Damit reagiert der Markt halt nur zu spät auf das Fehlverhalten des Unternehmens, aber das keine Reaktion erfolgt, ist so nicht richtig.

Etwas anderes ist die Frage, ob diese Reaktion wünschenswert ist. Dies ist es wohl nicht. Aber ob damit die Schwnkungen an den Börsen, um die zu verhindern (oder zumindest minimieren) es ja letztendlich gehen soll, verhindert oder gemindert werden, ist nicht offensichtlich.

Für mich ist dabei eigentlich nur interessant, daß damit der Bereich des Unternehmensstrafrechts und -zivilrechts im Hinblick auf Wirtschaftsbetrug und Schadensersatz für Anleger verkleinert werden soll.
WOmit ich natürlich nicht sage, daß wir keine Aufsicht brauchen.

Aber im Moment macht mir dieser undifferenzierte Ruf nach mehr Aufsicht aus Allheilmittel ein bißchen Angst.

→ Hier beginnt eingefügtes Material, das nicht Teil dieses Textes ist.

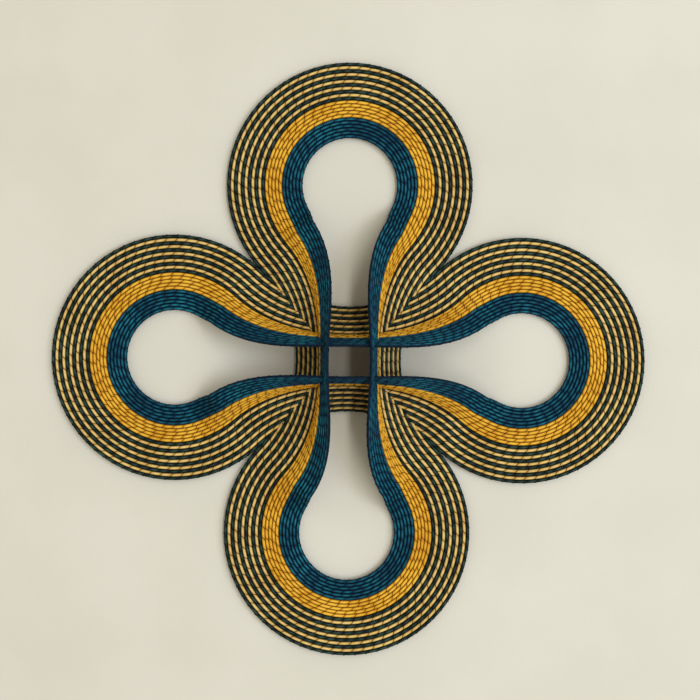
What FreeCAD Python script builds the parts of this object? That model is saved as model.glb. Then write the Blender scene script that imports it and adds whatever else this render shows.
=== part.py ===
# A wall relief of looped cords: an upright and a crosswise band, each of closed cord loops laid
# side by side. Each band makes a flat round lobe at both ends. On the way to the middle a band
# turns on edge, and there the loops of the two bands lie on each other in turn, one crosswise,
# one upright, pressed flat where they cross.
#
# Millimetres. The wall is the plane y = 0 and the front looks toward -Y, with +Z up.
# Working axes of a band: u across it, v along it from the middle, h out from the wall.
import FreeCAD
import Part
import math
import os

Vector = FreeCAD.Vector

# Cord and lay
CORD_DIAMETER = 2.94
LAY_GAP = 0.06
PITCH = CORD_DIAMETER + LAY_GAP

# Stripes of one band, from its outer edge inward: colour and number of cords
STRIPES = [("teal", 1), ("cream", 1)] * 5 + [("teal", 1), ("yellow", 5), ("blue", 6)]

# Outermost loop, to the cord's axis: lobe radius, and half the distance between its two legs
# at the middle. The lobes of the two bands lie side by side on the diagonals, which sets how
# far a lobe's centre is from the middle.
LOBE_RADIUS = 105.9
LEG_HALF_SPACING = 44.4
LOBE_REACH = math.sqrt(2.0) * (LOBE_RADIUS + PITCH / 2)

# How far each cord is turned up about the cord outside it at the middle, in degrees. The
# upright band stands steeper there, and so it is the narrower and higher of the two.
UPRIGHT_ANGLE_OUTER = 47.0
UPRIGHT_ANGLE_YELLOW = 88.0
UPRIGHT_ANGLE_BLUE = 74.5
CROSSWISE_ANGLE_OUTER = 38.0
CROSSWISE_ANGLE_YELLOW = 82.0
CROSSWISE_ANGLE_BLUE = 74.5

# Where the turning starts, as a length of the outermost cord back into the lobe from the place
# where its leg leaves the lobe circle: for the first and the last of the outer cords, and for
# the yellow and the blue ones. A higher power gives the turn a slower start.
TURN_LEAD_FIRST = 33.0
TURN_LEAD_LAST = 2.0
TURN_LEAD_YELLOW = 42.0
TURN_LEAD_BLUE = 18.0
TURN_POWER = 1.5

# Height of the upright band's outermost cord over the crosswise one's, as a share of a level
UPRIGHT_LIFT = 0.5

# Fineness of the route: stations that a leg's arcs pass through, and steps between them
LEG_STATIONS = 8
STATION_STEPS = 16
LEG_STEPS = LEG_STATIONS * STATION_STEPS

# Extra reach of a pressed flat past the place where two cords would touch
PRESS_MARGIN = 0.8


def stripe_colours():
    """Colour of every cord, from the outside in."""
    return [colour for colour, count in STRIPES for _ in range(count)]


COLOURS = stripe_colours()
CORDS = len(COLOURS)
OUTER_CORDS = COLOURS.index("yellow")
UPRIGHT_ANGLES = {
    "teal": UPRIGHT_ANGLE_OUTER,
    "cream": UPRIGHT_ANGLE_OUTER,
    "yellow": UPRIGHT_ANGLE_YELLOW,
    "blue": UPRIGHT_ANGLE_BLUE,
}
CROSSWISE_ANGLES = {
    "teal": CROSSWISE_ANGLE_OUTER,
    "cream": CROSSWISE_ANGLE_OUTER,
    "yellow": CROSSWISE_ANGLE_YELLOW,
    "blue": CROSSWISE_ANGLE_BLUE,
}


def blend_radius():
    """Radius of the outer leg's arc, tangent to the lobe circle and to the leg's middle."""
    rise = LOBE_REACH**2 - (LOBE_RADIUS**2 - LEG_HALF_SPACING**2)
    return rise / (2.0 * (LOBE_RADIUS - LEG_HALF_SPACING))


BLEND_RADIUS = blend_radius()
BLEND_CENTRE = LEG_HALF_SPACING + BLEND_RADIUS
BLEND_ANGLE = math.atan2(LOBE_REACH, BLEND_CENTRE)
BLEND_LENGTH = BLEND_RADIUS * BLEND_ANGLE
LONGEST_LEAD = max(TURN_LEAD_FIRST, TURN_LEAD_LAST, TURN_LEAD_YELLOW, TURN_LEAD_BLUE)
LEG_LENGTH = BLEND_LENGTH + LONGEST_LEAD
LOBE_EXIT_ANGLE = LONGEST_LEAD / LOBE_RADIUS - BLEND_ANGLE


def outer_leg_point(s):
    """Point of the outermost axis in plan, s along it from the middle, and its inward side."""
    if s <= BLEND_LENGTH:
        turn = s / BLEND_RADIUS
        inward = Vector(-math.cos(turn), math.sin(turn), 0)
        centre = Vector(BLEND_CENTRE, 0, 0)
        return centre + inward * BLEND_RADIUS, inward
    polar = (s - BLEND_LENGTH) / LOBE_RADIUS - BLEND_ANGLE
    inward = Vector(-math.cos(polar), -math.sin(polar), 0)
    centre = Vector(0, LOBE_REACH, 0)
    return centre - inward * LOBE_RADIUS, inward


def turn_lead(cord):
    """How far back in the lobe a cord starts to turn about the cord outside it."""
    if COLOURS[cord] == "yellow":
        return TURN_LEAD_YELLOW
    if COLOURS[cord] == "blue":
        return TURN_LEAD_BLUE
    share = (cord - 1) / (OUTER_CORDS - 2)
    return TURN_LEAD_FIRST + (TURN_LEAD_LAST - TURN_LEAD_FIRST) * share


def edge_turn(angles, cord, s):
    """Angle by which a cord is turned up about the cord outside it, in radians."""
    start = BLEND_LENGTH + turn_lead(cord)
    grown = max(0.0, 1.0 - (s / start) ** 2) ** TURN_POWER
    return math.radians(angles[COLOURS[cord]]) * grown


def leg_tangent(points, i):
    """Unit direction of travel toward the middle at point i of a leg."""
    before = points[max(i - 1, 0)]
    after = points[min(i + 1, len(points) - 1)]
    if i == len(points) - 1:
        mirrored = Vector(before.x, -before.y, before.z)
        return (mirrored - before).normalize()
    if i == 0:
        radial = Vector(points[0].x, points[0].y - LOBE_REACH, 0)
        return Vector(radial.y, -radial.x, 0).normalize()
    return (after - before).normalize()


def leg_routes(angles, lift):
    """Axis points (u, v, h) of every cord's leg, from the lobe to the middle.

    Each cord lies beside the cord outside it, in the planes square to the outermost leg, and
    far enough off that the two just touch all the way while the band turns on edge. lift is
    the share of a level by which the whole band stands off.
    """
    stations = [LEG_LENGTH * (1.0 - i / LEG_STEPS) for i in range(LEG_STEPS + 1)]
    outer = []
    for s in stations:
        point, _ = outer_leg_point(s)
        level = PITCH * math.sin(edge_turn(angles, 1, s))
        outer.append(point + Vector(0, 0, CORD_DIAMETER / 2 + lift * level))
    routes = [outer]
    for cord in range(1, CORDS):
        last = routes[-1]
        points = []
        for i, s in enumerate(stations):
            _, inward = outer_leg_point(s)
            turn = edge_turn(angles, cord, s)
            aside = inward * math.cos(turn) + Vector(0, 0, math.sin(turn))
            lean = aside.dot(leg_tangent(last, i))
            points.append(last[i] + aside * (PITCH / math.sqrt(1.0 - lean**2)))
        routes.append(points)
    return routes


def arc_face(rim, point, direction, target):
    """Sweep a rim circle along the arc that starts in a direction and ends at a target.

    Returns the swept face, the moved rim and the direction of travel at the target.
    """
    chord = target - point
    across = chord - direction * chord.dot(direction)
    if across.Length < 1e-6 * chord.Length:
        return rim.extrude(chord), rim.translated(chord), direction
    across.normalize()
    radius = chord.Length**2 / (2.0 * chord.dot(across))
    centre = point + across * radius
    axis = direction.cross(across).normalize()
    angle = math.degrees(2.0 * math.asin(chord.Length / (2.0 * radius)))
    face = rim.revolve(centre, axis, angle)
    moved = rim.rotated(centre, axis, angle)
    turned = FreeCAD.Rotation(axis, angle).multVec(direction)
    return face, moved, turned


def biarc_joint(p0, t0, p1, t1):
    """Point where two tangent arcs meet that join p0 along t0 to p1 along t1."""
    span = p1 - p0
    both = t0 + t1
    spread = 2.0 * (1.0 - t0.dot(t1))
    reach = span.dot(both)
    if spread < 1e-9:
        length = span.dot(span) / (4.0 * span.dot(t1))
    else:
        length = (math.sqrt(reach**2 + spread * span.dot(span)) - reach) / spread
    return (p0 + p1 + (t0 - t1) * length) * 0.5


def quarter_cord(cord, route):
    """A quarter of a cord loop, from the far end of the lobe to the middle of a leg."""
    radius = LOBE_RADIUS - cord * PITCH
    height = route[0].z
    start = Vector(0, LOBE_REACH + radius, height)
    rim = Part.Circle(start, Vector(1, 0, 0), CORD_DIAMETER / 2).toShape()
    faces = [Part.Face(Part.Wire(rim))]
    lobe_centre = Vector(0, LOBE_REACH, height)
    sweep = math.degrees(math.pi / 2 - LOBE_EXIT_ANGLE)
    axis = Vector(0, 0, -1)
    faces.append(rim.revolve(lobe_centre, axis, sweep))
    rim = rim.rotated(lobe_centre, axis, sweep)
    point = route[0]
    direction = leg_tangent(route, 0)
    for i in range(STATION_STEPS, LEG_STEPS + 1, STATION_STEPS):
        target = route[i]
        joint = biarc_joint(point, direction, target, leg_tangent(route, i))
        for goal in (joint, target):
            face, rim, direction = arc_face(rim, point, direction, goal)
            faces.append(face)
            point = goal
    faces.append(Part.Face(Part.Wire(rim)))
    return solid_of(faces)


def solid_of(faces):
    """Closed solid of faces that meet edge to edge."""
    sheet = Part.Compound(faces)
    sheet.sewShape()
    solid = Part.Solid(sheet.Shells[0])
    if solid.Volume < 0:
        solid.reverse()
    return solid


def plan_distance(a, b):
    """Distance of two points seen from the front."""
    return math.hypot(a.x - b.x, a.y - b.y)


def transposed(route):
    """The same leg in the other band: u and v change places."""
    return [Vector(p.y, p.x, p.z) for p in route]


def pressed_flat(first, second):
    """Where two cords cross: place, level and reach of their flat, or None if they don't.

    The last value tells whether the first cord is the upper one there.
    """
    near = [(a, b) for a in first for b in second if (a - b).Length < PITCH]
    if not near:
        return None
    a, b = min(near, key=lambda pair: plan_distance(*pair))
    place = (a + b) * 0.5
    reach = max(plan_distance(place, p) for pair in near for p in pair)
    return place, reach + PRESS_MARGIN, a.z > b.z


def press_cutter(place, reach, upward):
    """Round block that takes away what lies above or below a pressed flat."""
    depth = 2.0 * CORD_DIAMETER
    direction = Vector(0, 0, 1 if upward else -1)
    return Part.makeCylinder(reach, depth, place, direction)


def full_loop(quarter):
    """Closed loop from its quarter, mirrored across both middle planes."""
    tiny = 1e-5
    skin = []
    for face in quarter.Faces:
        box = face.BoundBox
        at_lobe_end = box.XLength < tiny and abs(box.XMin) < tiny
        at_middle = box.YLength < tiny and abs(box.YMin) < tiny
        if not (at_lobe_end or at_middle):
            skin.append(face)
    half = skin + [face.mirror(Vector(), Vector(1, 0, 0)) for face in skin]
    return solid_of(half + [face.mirror(Vector(), Vector(0, 1, 0)) for face in half])


def hung(loop, crosswise):
    """Turn a loop from working axes to the wall: front toward -Y, +Z up."""
    shape = loop.copy()
    shape.rotate(Vector(), Vector(1, 0, 0), 90)
    if crosswise:
        shape.rotate(Vector(), Vector(0, 1, 0), 90)
    return shape


def band_loops(routes, presses):
    """Every loop of a band, pressed flat where the other band crosses it."""
    loops = []
    for cord, route in enumerate(routes):
        solid = quarter_cord(cord, route)
        if presses[cord]:
            solid = solid.cut(Part.Compound(presses[cord]))
        loops.append(full_loop(solid.Solids[0]))
    return loops


def main():
    """Build both bands and write each cord loop to its own file."""
    os.makedirs("parts", exist_ok=True)
    upright = leg_routes(UPRIGHT_ANGLES, UPRIGHT_LIFT)
    crosswise = leg_routes(CROSSWISE_ANGLES, 0.0)
    upright_presses = [[] for _ in range(CORDS)]
    crosswise_presses = [[] for _ in range(CORDS)]
    for cord in range(CORDS):
        crossing = transposed(upright[cord])
        for other in range(CORDS):
            flat = pressed_flat(crossing, crosswise[other])
            if flat is None:
                continue
            place, reach, upright_on_top = flat
            turned = Vector(place.y, place.x, place.z)
            crosswise_presses[other].append(press_cutter(place, reach, upright_on_top))
            upright_presses[cord].append(press_cutter(turned, reach, not upright_on_top))
    bands = [
        ("upright", band_loops(upright, upright_presses), False),
        ("crosswise", band_loops(crosswise, crosswise_presses), True),
    ]
    for band, loops, is_crosswise in bands:
        for cord, loop in enumerate(loops):
            name = f"{band}_loop_{cord + 1:02d}_{COLOURS[cord]}"
            hung(loop, is_crosswise).exportStep(f"parts/{name}.step")


if __name__ == "__main__":
    main()
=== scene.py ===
"""Looks of the looped cord wall relief: wound cords, binding thread, wall, light and camera.

Working axes of a band, in millimetres: u across it, v along it from the middle, h out from the
wall. Blender's axes, in metres: the wall is the plane y = 0, the front looks toward -Y, +Z is up.
"""

import logging
import math
from dataclasses import dataclass, field
from enum import Enum

import bpy
import numpy as np
from numpy.typing import NDArray
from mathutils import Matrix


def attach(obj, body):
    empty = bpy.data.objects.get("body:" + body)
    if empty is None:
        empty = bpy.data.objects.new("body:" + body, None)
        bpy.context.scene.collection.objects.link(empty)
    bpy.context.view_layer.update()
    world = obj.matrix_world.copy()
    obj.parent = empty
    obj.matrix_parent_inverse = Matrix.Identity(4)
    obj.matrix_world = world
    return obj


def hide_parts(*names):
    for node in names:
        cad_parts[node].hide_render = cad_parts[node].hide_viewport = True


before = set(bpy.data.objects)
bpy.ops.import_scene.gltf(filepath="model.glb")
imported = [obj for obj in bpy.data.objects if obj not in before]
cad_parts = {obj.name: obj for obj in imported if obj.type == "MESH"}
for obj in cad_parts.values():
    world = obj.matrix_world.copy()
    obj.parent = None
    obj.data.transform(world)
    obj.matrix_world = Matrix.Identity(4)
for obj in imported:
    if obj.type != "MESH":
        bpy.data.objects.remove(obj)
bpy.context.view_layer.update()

LOG = logging.getLogger("relief")
MM = 0.001
Array = NDArray[np.float64]


class Stripe(Enum):
    """Colour of a cord, as its node's name gives it."""

    TEAL = "teal"
    CREAM = "cream"
    YELLOW = "yellow"
    BLUE = "blue"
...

Es ist im übrigen immer schon ein Phänomen von Börsencrashs gewesen, daß danach der Ruf nach mehr AUfsicht und Regulation laut geworden ist.

So long,
Calexa
www.carstenlexa.de
Anarch:

@ecki: Wer will die Aufsicht abschaffen?

 
15.08.02 10:12

Ich nicht. Einen weiteren Ausbau der Überregulierung werde ich jedoch ebenfalls nicht befürworten.


Viel interessanter ist jedoch folgendes:

Erkläre mir bitte warum Zwickel, IG-Metall-Chef und Arbeitnehmervertreter im Mannesmann-Aufsichtsrat nicht dagegen gestimmt hat.

Wenn schon "die Anständigsten" dieser Republik in diesem Amt versagen, mit wem willst Du es dann besetzen?

Nur zur Info: Klosterschwestern scheiden wegen potentieller CDU/CSU-Nähe aus.